**Recorded data**
-------------------------

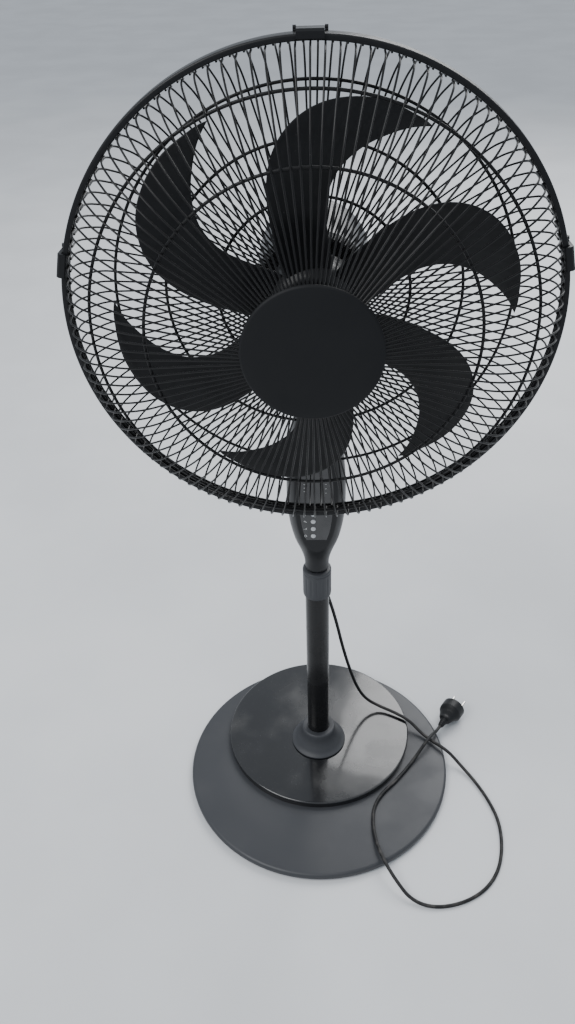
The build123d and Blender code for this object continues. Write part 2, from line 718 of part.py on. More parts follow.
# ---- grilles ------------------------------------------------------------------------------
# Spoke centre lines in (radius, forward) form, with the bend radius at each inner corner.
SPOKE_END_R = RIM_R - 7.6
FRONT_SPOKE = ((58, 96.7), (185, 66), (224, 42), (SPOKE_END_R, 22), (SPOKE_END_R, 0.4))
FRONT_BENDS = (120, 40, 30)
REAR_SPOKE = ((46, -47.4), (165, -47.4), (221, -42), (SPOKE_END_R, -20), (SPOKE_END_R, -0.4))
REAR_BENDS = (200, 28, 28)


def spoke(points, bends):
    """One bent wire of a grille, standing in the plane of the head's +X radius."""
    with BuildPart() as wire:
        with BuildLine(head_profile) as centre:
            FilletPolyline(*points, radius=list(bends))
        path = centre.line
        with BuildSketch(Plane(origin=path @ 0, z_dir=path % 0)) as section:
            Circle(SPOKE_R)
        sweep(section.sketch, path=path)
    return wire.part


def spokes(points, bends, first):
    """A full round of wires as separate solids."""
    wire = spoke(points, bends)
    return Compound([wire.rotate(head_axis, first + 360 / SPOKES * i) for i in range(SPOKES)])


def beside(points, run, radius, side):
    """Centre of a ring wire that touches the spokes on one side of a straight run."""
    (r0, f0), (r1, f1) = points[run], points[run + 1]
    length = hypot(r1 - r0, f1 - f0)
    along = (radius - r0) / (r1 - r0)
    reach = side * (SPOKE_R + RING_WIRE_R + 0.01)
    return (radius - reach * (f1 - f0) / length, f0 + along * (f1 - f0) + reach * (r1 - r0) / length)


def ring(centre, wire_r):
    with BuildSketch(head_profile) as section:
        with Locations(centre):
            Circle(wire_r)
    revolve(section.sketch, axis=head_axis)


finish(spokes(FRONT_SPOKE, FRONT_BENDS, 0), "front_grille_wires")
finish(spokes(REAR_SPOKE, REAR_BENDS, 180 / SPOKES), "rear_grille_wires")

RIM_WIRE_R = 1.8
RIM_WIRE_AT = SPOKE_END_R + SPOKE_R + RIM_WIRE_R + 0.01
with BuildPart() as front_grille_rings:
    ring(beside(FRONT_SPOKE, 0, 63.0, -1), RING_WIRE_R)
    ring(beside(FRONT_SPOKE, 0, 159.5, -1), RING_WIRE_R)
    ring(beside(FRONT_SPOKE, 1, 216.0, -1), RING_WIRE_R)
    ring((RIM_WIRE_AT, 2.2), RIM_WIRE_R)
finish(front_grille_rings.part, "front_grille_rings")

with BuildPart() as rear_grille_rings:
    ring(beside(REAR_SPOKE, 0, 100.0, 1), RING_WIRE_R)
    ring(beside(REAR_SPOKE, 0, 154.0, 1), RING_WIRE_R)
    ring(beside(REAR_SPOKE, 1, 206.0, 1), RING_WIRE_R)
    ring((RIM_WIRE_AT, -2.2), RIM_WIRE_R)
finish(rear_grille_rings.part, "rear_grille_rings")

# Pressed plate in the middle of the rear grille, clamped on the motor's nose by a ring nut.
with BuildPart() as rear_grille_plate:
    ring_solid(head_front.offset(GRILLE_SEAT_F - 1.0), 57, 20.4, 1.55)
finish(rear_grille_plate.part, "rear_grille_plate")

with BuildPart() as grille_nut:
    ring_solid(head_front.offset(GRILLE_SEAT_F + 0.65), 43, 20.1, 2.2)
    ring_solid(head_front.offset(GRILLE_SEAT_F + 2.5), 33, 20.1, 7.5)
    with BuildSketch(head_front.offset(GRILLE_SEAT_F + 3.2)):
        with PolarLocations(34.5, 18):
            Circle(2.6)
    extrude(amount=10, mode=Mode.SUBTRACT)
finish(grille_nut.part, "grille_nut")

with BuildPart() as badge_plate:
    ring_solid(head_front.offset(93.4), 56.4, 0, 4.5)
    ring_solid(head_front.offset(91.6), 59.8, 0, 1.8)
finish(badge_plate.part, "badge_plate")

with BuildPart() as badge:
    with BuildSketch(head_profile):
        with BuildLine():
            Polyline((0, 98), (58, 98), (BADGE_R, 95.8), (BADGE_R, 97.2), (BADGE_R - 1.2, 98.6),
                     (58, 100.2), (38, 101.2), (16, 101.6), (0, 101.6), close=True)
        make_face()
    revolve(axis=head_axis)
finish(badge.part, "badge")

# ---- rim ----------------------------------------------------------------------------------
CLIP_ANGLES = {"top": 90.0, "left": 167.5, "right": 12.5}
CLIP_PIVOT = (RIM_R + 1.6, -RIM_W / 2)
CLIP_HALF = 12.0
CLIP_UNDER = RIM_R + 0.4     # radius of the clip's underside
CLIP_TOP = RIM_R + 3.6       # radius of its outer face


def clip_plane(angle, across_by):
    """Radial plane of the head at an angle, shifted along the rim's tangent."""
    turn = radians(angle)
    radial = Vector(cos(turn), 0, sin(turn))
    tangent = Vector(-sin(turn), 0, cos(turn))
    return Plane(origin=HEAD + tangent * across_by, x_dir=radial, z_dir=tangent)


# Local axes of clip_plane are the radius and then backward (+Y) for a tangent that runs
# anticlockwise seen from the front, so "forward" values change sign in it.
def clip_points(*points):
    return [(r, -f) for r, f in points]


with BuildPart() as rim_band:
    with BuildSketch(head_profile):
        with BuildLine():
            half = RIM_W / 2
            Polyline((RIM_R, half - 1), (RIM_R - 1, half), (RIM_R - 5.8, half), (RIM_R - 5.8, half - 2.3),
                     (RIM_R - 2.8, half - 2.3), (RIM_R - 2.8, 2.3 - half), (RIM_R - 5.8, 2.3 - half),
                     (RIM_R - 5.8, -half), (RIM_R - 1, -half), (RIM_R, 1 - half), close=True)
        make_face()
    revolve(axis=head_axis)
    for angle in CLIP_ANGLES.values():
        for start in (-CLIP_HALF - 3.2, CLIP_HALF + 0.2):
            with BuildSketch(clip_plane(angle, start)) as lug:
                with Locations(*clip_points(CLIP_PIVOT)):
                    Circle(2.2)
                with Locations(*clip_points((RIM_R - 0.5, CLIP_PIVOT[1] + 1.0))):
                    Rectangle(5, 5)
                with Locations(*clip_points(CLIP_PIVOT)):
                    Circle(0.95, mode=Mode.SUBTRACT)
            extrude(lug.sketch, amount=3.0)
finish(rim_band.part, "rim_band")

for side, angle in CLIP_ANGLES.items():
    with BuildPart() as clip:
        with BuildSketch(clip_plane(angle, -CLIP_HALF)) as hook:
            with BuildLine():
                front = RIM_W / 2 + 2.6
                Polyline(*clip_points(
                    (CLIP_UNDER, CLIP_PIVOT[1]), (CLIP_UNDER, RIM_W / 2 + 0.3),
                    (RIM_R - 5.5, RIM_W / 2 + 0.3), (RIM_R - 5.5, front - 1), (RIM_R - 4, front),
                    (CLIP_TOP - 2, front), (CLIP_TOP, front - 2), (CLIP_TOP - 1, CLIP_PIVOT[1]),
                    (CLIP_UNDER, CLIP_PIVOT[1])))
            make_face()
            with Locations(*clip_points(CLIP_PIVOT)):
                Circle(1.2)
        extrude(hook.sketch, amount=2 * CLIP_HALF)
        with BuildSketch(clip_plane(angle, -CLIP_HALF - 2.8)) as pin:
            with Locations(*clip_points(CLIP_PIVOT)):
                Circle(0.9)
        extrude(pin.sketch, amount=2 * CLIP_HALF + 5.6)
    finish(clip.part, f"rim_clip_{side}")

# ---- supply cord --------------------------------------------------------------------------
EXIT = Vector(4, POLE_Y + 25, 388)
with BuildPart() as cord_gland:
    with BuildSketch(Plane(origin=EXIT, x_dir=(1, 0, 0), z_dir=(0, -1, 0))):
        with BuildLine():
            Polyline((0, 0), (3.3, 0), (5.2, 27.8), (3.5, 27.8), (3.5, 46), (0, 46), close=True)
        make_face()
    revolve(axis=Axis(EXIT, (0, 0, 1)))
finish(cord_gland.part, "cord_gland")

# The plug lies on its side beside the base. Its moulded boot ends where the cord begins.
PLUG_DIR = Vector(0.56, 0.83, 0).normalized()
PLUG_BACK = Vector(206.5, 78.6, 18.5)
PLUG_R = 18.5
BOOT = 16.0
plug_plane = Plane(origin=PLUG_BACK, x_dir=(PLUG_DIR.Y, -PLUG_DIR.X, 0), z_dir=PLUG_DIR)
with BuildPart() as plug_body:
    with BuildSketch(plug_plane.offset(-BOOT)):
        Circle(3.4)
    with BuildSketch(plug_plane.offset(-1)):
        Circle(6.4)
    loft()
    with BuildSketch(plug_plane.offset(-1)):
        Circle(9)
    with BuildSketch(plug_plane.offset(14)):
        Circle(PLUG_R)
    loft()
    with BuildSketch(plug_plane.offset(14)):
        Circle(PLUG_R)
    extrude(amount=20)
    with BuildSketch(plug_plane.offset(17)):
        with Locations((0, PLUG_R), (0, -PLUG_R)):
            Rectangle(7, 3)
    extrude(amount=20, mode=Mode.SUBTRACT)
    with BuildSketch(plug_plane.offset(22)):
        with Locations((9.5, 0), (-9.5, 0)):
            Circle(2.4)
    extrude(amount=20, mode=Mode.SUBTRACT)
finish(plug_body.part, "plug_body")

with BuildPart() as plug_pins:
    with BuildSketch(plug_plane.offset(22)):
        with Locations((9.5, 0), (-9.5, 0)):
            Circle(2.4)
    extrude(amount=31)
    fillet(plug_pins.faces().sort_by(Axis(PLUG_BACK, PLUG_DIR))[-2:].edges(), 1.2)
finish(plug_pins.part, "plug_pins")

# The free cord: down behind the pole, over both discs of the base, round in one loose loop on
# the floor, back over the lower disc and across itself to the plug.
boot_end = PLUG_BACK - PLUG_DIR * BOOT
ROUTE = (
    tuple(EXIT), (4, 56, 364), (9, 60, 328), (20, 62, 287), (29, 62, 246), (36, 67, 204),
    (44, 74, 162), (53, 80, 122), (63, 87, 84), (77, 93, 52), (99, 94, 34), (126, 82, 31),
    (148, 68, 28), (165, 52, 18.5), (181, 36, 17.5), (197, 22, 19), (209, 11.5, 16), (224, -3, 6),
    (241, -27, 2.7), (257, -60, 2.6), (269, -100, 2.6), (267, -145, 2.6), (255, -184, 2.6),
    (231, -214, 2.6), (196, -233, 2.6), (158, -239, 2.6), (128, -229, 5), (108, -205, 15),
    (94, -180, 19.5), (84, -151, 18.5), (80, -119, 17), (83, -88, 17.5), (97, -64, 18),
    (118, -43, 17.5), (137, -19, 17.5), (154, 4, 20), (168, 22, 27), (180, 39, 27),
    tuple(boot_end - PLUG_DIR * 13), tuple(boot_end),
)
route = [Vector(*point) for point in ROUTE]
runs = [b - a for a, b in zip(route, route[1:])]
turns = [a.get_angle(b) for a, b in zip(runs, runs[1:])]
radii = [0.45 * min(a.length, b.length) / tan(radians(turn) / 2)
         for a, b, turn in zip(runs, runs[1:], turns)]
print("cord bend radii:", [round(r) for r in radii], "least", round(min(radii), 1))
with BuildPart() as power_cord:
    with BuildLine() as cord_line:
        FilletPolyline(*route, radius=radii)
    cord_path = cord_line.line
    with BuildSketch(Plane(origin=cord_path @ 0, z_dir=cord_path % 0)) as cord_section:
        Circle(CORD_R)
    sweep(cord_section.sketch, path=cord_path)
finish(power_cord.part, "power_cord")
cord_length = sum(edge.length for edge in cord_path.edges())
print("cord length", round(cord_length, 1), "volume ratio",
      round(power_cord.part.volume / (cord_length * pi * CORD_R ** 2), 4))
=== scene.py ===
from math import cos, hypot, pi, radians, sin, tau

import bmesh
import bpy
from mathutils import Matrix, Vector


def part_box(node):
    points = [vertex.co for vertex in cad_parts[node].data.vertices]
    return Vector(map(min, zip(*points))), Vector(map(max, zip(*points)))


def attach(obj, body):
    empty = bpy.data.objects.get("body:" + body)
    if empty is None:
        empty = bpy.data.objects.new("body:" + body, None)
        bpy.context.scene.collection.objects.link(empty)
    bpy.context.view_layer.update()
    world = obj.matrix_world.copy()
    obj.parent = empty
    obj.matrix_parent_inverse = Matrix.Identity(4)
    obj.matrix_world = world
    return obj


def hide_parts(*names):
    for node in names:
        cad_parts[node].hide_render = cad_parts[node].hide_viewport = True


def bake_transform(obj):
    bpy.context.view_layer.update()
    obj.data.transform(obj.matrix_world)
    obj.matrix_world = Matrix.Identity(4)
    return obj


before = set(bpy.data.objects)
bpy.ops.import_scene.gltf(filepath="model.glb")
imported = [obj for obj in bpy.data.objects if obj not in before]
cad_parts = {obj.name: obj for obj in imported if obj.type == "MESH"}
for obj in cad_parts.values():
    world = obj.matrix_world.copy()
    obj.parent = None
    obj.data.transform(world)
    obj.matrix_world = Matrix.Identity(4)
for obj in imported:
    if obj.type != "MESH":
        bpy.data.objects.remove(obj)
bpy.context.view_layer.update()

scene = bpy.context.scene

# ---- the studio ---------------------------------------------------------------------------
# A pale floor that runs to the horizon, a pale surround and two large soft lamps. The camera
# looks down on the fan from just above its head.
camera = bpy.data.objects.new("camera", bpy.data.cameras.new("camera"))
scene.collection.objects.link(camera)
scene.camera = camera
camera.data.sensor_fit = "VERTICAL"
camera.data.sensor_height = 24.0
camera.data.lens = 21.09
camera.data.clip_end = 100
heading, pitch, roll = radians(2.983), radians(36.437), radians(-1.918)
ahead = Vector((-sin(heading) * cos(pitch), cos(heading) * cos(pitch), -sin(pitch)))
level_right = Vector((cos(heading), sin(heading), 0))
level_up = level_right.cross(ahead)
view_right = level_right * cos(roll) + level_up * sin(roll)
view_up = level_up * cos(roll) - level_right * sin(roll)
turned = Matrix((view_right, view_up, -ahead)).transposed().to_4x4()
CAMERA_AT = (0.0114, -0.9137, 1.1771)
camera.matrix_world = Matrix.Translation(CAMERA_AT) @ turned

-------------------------

**Short exercise**
Transcribe the lines above from the one with "cord_length = sum(edge.length" through the one with "imported = [obj". Include both ends and leave out every other line.

**Solution for this problem**
cord_length = sum(edge.length for edge in cord_path.edges())
print("cord length", round(cord_length, 1), "volume ratio",
      round(power_cord.part.volume / (cord_length * pi * CORD_R ** 2), 4))
=== scene.py ===
from math import cos, hypot, pi, radians, sin, tau

import bmesh
import bpy
from mathutils import Matrix, Vector


def part_box(node):
    points = [vertex.co for vertex in cad_parts[node].data.vertices]
    return Vector(map(min, zip(*points))), Vector(map(max, zip(*points)))


def attach(obj, body):
    empty = bpy.data.objects.get("body:" + body)
    if empty is None:
        empty = bpy.data.objects.new("body:" + body, None)
        bpy.context.scene.collection.objects.link(empty)
    bpy.context.view_layer.update()
    world = obj.matrix_world.copy()
    obj.parent = empty
    obj.matrix_parent_inverse = Matrix.Identity(4)
    obj.matrix_world = world
    return obj


def hide_parts(*names):
    for node in names:
        cad_parts[node].hide_render = cad_parts[node].hide_viewport = True


def bake_transform(obj):
    bpy.context.view_layer.update()
    obj.data.transform(obj.matrix_world)
    obj.matrix_world = Matrix.Identity(4)
    return obj


before = set(bpy.data.objects)
bpy.ops.import_scene.gltf(filepath="model.glb")
imported = [obj for obj in bpy.data.objects if obj not in before]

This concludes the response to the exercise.